Some are not household names, but they are solid, respectable Republicans who have been on the McConnell team all the way and are fully transferrable to the Thune team.
Q. The recess appointment demand will not be the last attempt by Trump to cut the legislative branch out of its constitutional role. But you seem confident that the Gaetz debacle was proof of political gravity and that institution will hold up, even though there are countless executive orders to come.
I stand behind the writers of The Federalist Papers on this one. Members of Congress don’t want to surrender their roles and simply say, “I’ll be a rubber stamp for the president,” even though some are. But there’s an institutional pride which burns particularly brightly in the Senate.
I admit a bias; it’s the institution I’ve studied most closely. Senators might have a very high opinion of themselves, which some people would regard as hubris. But I see it as institutional patriotism: At some point, they’re going to have to defend the relevancy of the Senate, and I think there are enough senators there who are prepared to do that.
Q. So will the Senate have the largest role in establishing the guardrails on Trump?

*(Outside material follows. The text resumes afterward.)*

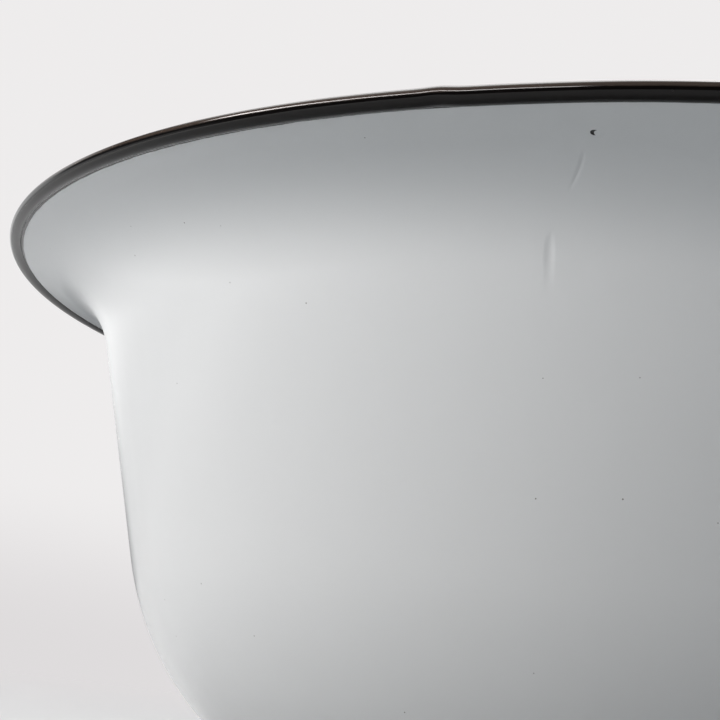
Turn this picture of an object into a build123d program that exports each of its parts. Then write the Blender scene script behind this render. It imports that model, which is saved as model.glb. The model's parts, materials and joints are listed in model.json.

It’s interesting: The House is just organizing now, selecting offices and so on. It’s a much smaller scale on the Senate side: There’s a kind of intimacy, senators encounter each other more often, they get to know each other, they have more committee assignments than House members. The difference shows in the inability of the House even to organize itself; it’s composed of a lot of people who are easily re-elected every two years, with 98% of incumbents returning to office.
But Senators have a sense – partly because they’re protected by a six-year term – that they are required not only to defend the constitution, but the institution itself, so that it continues to be relevant in the 21st century.